1. To meet client demand
More and more event organisers are looking for ways to minimise the impact of their events, and we find that clients are often looking for venues with quantifiable commitments to sustainability. In fact, if venues ignore the push for emissions-management now, they risk becoming obsolete as customers look for greener solutions elsewhere in the next few years.
2. To stay ahead of the law
It’s not just customer demand that’s driving a transition towards lowering our impact; laws and restrictions are slowly being put in place to hold businesses and venues to the country’s sustainable commitments.

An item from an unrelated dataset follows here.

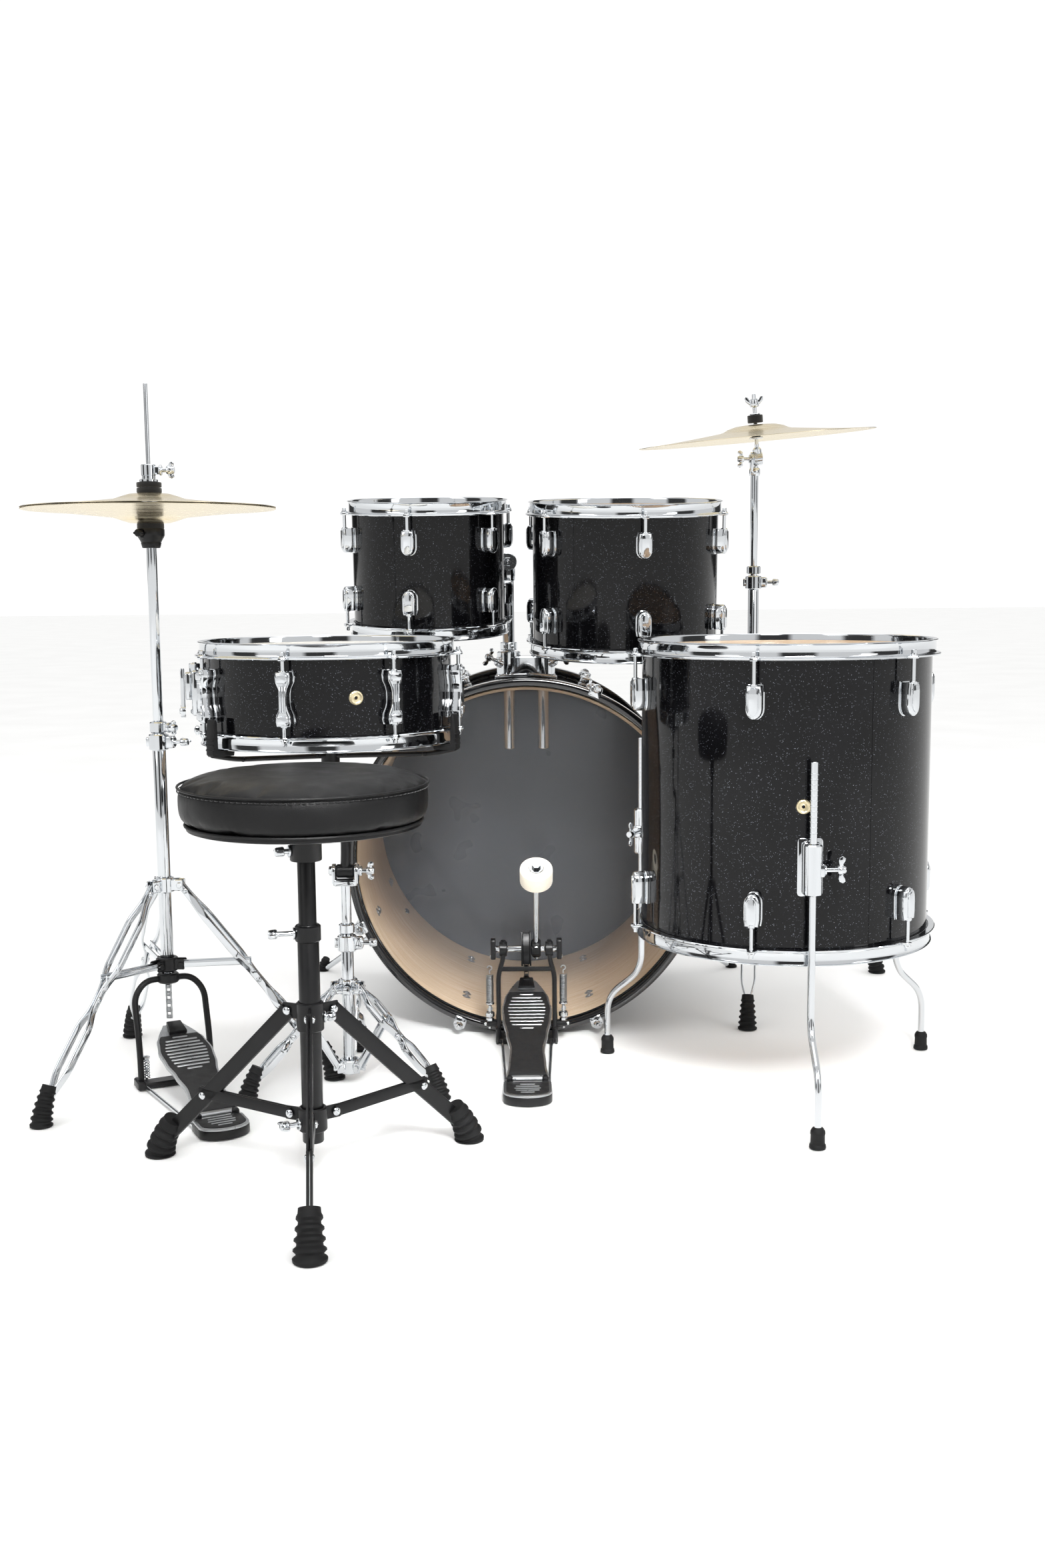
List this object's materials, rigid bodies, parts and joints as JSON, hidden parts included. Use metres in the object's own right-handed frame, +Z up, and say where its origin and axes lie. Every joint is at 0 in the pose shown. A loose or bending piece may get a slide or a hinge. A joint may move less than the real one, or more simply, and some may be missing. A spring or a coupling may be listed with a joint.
{
  "type": "acoustic drum kit",
  "caption": "Acoustic drum kit: bass drum with pedal, rack toms on a double mount, floor tom on rod legs, snare on a basket stand, hi-hat with pedal, crash cymbal and round throne.",
  "frame": {"origin": "on the floor under the middle of the whole kit (bottom centre of the bounding box)", "axes": "+Z up, +Y away from the drummer along the bass drum axis, +X to the right as the drummer sees it"},
  "size_m": [1.3822, 1.3552, 1.0482],
  "materials": {
    "sparkle_wrap": "glossy black laminate with fine silver sparkle",
    "chrome": "bright chrome plate",
    "black_steel": "black powder coat",
    "gloss_black_hoop": "gloss black lacquer on maple hoop",
    "clear_head": "clear polyester film",
    "dark_head": "dark grey polyester film",
    "coated_head": "white coated polyester film",
    "bronze": "pale cymbal bronze, lathed",
    "vinyl": "black vinyl",
    "felt": "off-white pressed felt",
    "rubber": "black moulded rubber",
    "tan_wood": "clear-sealed poplar ply",
    "gold_badge": "polished brass vent grommet",
    "black_pad": "black grip pad on a cast footboard"
  },
  "bodies": {
    "kit_floor": {"bass_shell": "sparkle_wrap", "bass_batter_hoop": "gloss_black_hoop", "bass_front_hoop": "gloss_black_hoop", "bass_batter_head": "clear_head", "bass_front_head": "dark_head", "tom_mount_block": "chrome", "floor_tom_shell": "sparkle_wrap", "floor_tom_top_hoop": "chrome", "floor_tom_bottom_hoop": "chrome", "floor_tom_top_head": "clear_head", "floor_tom_bottom_head": "clear_head", "snare_stand_base": "chrome", "hihat_base": "chrome", "hihat_pedal_frame": "black_steel", "crash_base": "chrome", "throne_tube": "black_steel", "throne_leg_1": "black_steel", "throne_leg_2": "black_steel", "throne_leg_3": "black_steel", "kick_frame": "black_steel"},
    "bass_spur_left": {"bass_spur_left": "chrome"},
    "bass_spur_right": {"bass_spur_right": "chrome"},
    "tom_post_left": {"tom_post_left": "chrome"},
    "tom_post_right": {"tom_post_right": "chrome"},
    "tom_left": {"tom_left_shell": "sparkle_wrap", "tom_left_top_hoop": "chrome", "tom_left_bottom_hoop": "chrome", "tom_left_top_head": "clear_head", "tom_left_bottom_head": "clear_head"},
    "tom_right": {"tom_right_shell": "sparkle_wrap", "tom_right_top_hoop": "chrome", "tom_right_bottom_hoop": "chrome", "tom_right_top_head": "clear_head", "tom_right_bottom_head": "clear_head"},
    "floor_tom_leg_1": {"floor_tom_leg_1": "chrome"},
    "floor_tom_leg_2": {"floor_tom_leg_2": "chrome"},
    "floor_tom_leg_3": {"floor_tom_leg_3": "chrome"},
    "snare_stand_tube": {"snare_stand_tube": "chrome"},
    "snare_drum": {"snare_basket": "black_steel", "snare_shell": "sparkle_wrap", "snare_top_hoop": "chrome", "snare_bottom_hoop": "chrome", "snare_top_head": "coated_head", "snare_bottom_head": "clear_head"},
    "snare_throw_lever": {"snare_throw_lever": "chrome"},
    "hihat_tube": {"hihat_tube": "chrome", "hihat_bottom_cymbal": "bronze"},
    "hihat_rod": {"hihat_pull_rod": "chrome"},
    "hihat_top": {"hihat_clutch": "chrome", "hihat_top_cymbal": "bronze"},
    "hihat_footboard": {"hihat_footboard": "black_pad"},
    "crash_tube": {"crash_tube": "chrome"},
    "crash_tilter": {"crash_tilter": "chrome"},
    "crash_cymbal": {"crash_cymbal": "bronze"},
    "throne_post": {"throne_post": "black_steel"},
    "throne_seat": {"throne_seat": "vinyl"},
    "kick_footboard": {"kick_footboard": "black_pad", "kick_chain": "black_steel"},
    "kick_beater": {"kick_beater": "chrome"}
  },
  "joints": [
    {"name": "bass_spur_left_slide", "type": "slide", "parent": "kit_floor", "child": "bass_spur_left", "axis": [-0.6923, 0.4604, -0.5556], "range_m": [-0.06, 0]},
    {"name": "bass_spur_right_slide", "type": "slide", "parent": "kit_floor", "child": "bass_spur_right", "axis": [0.6923, 0.4604, -0.5556], "range_m": [-0.06, 0]},
    {"name": "tom_left_height", "type": "slide", "parent": "kit_floor", "child": "tom_post_left", "axis": [0, 0, 1], "range_m": [0, 0.03]},
    {"name": "tom_right_height", "type": "slide", "parent": "kit_floor", "child": "tom_post_right", "axis": [0, 0, 1], "range_m": [0, 0.03]},
    {"name": "tom_left_tilt", "type": "hinge", "parent": "tom_post_left", "child": "tom_left", "pos_m": [-0.00753, 0.47136, 0.76496], "axis": [0.8239, 0.5646, 0.0494], "range_deg": [-10, 10]},
    {"name": "tom_right_tilt", "type": "hinge", "parent": "tom_post_right", "child": "tom_right", "pos_m": [0.05247, 0.47136, 0.74899], "axis": [-0.7005, 0.7109, 0.0622], "range_deg": [-10, 10]},
    {"name": "floor_tom_leg_1_slide", "type": "slide", "parent": "kit_floor", "child": "floor_tom_leg_1", "axis": [0, 0, 1], "range_m": [0, 0.1]},
    {"name": "floor_tom_leg_2_slide", "type": "slide", "parent": "kit_floor", "child": "floor_tom_leg_2", "axis": [0, 0, 1], "range_m": [0, 0.1]},
    {"name": "floor_tom_leg_3_slide", "type": "slide", "parent": "kit_floor", "child": "floor_tom_leg_3", "axis": [0, 0, 1], "range_m": [0, 0.1]},
    {"name": "snare_height", "type": "slide", "parent": "kit_floor", "child": "snare_stand_tube", "axis": [0, 0, 1], "range_m": [0, 0.08]},
    {"name": "snare_tilt", "type": "hinge", "parent": "snare_stand_tube", "child": "snare_drum", "pos_m": [-0.24353, -0.04764, 0.316], "axis": [1, 0, 0], "range_deg": [-8, 8]},
    {"name": "snare_throw_lever_turn", "type": "hinge", "parent": "snare_drum", "child": "snare_throw_lever", "pos_m": [-0.46553, -0.05233, 0.5505], "axis": [-0.9799, -0.1994, 0], "range_deg": [0, 75]},
    {"name": "hihat_height", "type": "slide", "parent": "kit_floor", "child": "hihat_tube", "axis": [0, 0, 1], "range_m": [0, 0.08]},
    {"name": "hihat_pedal", "type": "hinge", "parent": "kit_floor", "child": "hihat_footboard", "pos_m": [-0.40512, -0.23336, 0.019], "axis": [0.8926, 0.4509, 0], "range_deg": [0, 6]},
    {"name": "hihat_rod_lift", "type": "slide", "parent": "kit_floor", "child": "hihat_rod", "axis": [0, 0, 1], "range_m": [0, 0.0262]},
    {"name": "hihat_clutch_height", "type": "slide", "parent": "hihat_rod", "child": "hihat_top", "axis": [0, 0, 1], "range_m": [0, 0.08]},
    {"name": "crash_height", "type": "slide", "parent": "kit_floor", "child": "crash_tube", "axis": [0, 0, 1], "range_m": [0, 0.12]},
    {"name": "crash_tilt", "type": "hinge", "parent": "crash_tube", "child": "crash_tilter", "pos_m": [0.42247, 0.47636, 0.938], "axis": [1, 0, 0], "range_deg": [-10, 15]},
    {"name": "crash_spin", "type": "hinge", "parent": "crash_tilter", "child": "crash_cymbal", "pos_m": [0.42479, 0.47457, 0.97224], "axis": [-0.0785, -0.0522, 0.9956], "continuous": true},
    {"name": "throne_height", "type": "slide", "parent": "kit_floor", "child": "throne_post", "axis": [0, 0, 1], "range_m": [-0.03, 0.07]},
    {"name": "throne_seat_spin", "type": "hinge", "parent": "throne_post", "child": "throne_seat", "pos_m": [-0.24603, -0.42914, 0.442], "axis": [0, 0, 1], "continuous": true},
    {"name": "kick_pedal", "type": "hinge", "parent": "kit_floor", "child": "kick_footboard", "pos_m": [0.01817, -0.09664, 0.019], "axis": [1, 0, 0], "range_deg": [-8, 0]},
    {"name": "kick_beater_swing", "type": "hinge", "parent": "kit_floor", "child": "kick_beater", "pos_m": [0.01817, 0.14636, 0.152], "axis": [1, 0, 0], "range_deg": [-46, 0]}
  ],
  "couplings": [
    {"joint": "kick_beater_swing", "follows": "kick_pedal", "ratio": 5.75},
    {"joint": "hihat_rod_lift", "follows": "hihat_pedal", "m_per_rad": 0.22},
    {"joint": "hihat_clutch_height", "follows": "hihat_height", "ratio": 1}
  ]
}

With the UK aiming for Net Zero by 2050, businesses that drag their feet are going to have a tough wake-up call and potentially some hefty fines to pay down the line. The message is: either get green, or pay the bills for failing to do so.

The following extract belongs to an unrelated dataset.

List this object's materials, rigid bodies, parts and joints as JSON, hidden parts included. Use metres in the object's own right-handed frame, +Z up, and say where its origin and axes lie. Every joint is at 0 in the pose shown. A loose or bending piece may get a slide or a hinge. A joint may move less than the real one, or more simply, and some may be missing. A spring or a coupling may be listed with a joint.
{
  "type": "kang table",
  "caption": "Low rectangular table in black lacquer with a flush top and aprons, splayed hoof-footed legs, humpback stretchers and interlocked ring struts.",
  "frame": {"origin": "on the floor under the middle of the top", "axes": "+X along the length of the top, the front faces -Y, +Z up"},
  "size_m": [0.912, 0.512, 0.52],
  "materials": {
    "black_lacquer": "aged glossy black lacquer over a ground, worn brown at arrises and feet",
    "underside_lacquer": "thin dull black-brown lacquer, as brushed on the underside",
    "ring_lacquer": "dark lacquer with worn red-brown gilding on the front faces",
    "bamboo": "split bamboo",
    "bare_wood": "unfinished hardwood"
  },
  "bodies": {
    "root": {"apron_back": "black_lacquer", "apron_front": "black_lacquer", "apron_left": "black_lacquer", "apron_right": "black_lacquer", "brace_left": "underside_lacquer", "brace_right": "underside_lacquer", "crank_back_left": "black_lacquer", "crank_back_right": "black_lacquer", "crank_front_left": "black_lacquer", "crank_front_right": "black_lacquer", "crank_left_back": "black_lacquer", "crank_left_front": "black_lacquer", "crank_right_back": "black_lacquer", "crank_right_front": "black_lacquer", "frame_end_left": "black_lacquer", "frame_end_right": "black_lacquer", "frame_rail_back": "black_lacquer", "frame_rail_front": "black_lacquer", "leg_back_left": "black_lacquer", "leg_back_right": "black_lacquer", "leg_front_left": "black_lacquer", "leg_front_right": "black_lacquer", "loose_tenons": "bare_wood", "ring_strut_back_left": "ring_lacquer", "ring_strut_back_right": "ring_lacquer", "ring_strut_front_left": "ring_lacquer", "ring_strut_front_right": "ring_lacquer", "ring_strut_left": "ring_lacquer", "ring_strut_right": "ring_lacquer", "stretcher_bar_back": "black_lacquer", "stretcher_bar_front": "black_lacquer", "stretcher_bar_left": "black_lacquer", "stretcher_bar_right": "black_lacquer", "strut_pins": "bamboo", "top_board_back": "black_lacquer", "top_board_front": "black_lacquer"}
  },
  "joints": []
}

3. Going green saves money
On that note, while the initial outlay may be high, there’s often a significant cost saving when it comes to making systems more sustainable: when you consume less and waste less, there’s less coming out of the pot!
4. Doing your bit keeps everyone inspired
Of course, the main compulsion behind improving on a sustainability front should be that it’s the right thing for all of us to do: after all, this is the planet we’ll be leaving to future generations, and we should do all we can to stop further destruction to it. We all need to play our part in this, and leaving a positive legacy is well worth the investment in our eyes!
As an added bonus, the chances are that your employees will feel the same, and demonstrating that their workplace is making positive changes is likely to be a boost for recruitment, retention, and workplace culture.
How Can Venues Assess How They're Doing On A Sustainability Front?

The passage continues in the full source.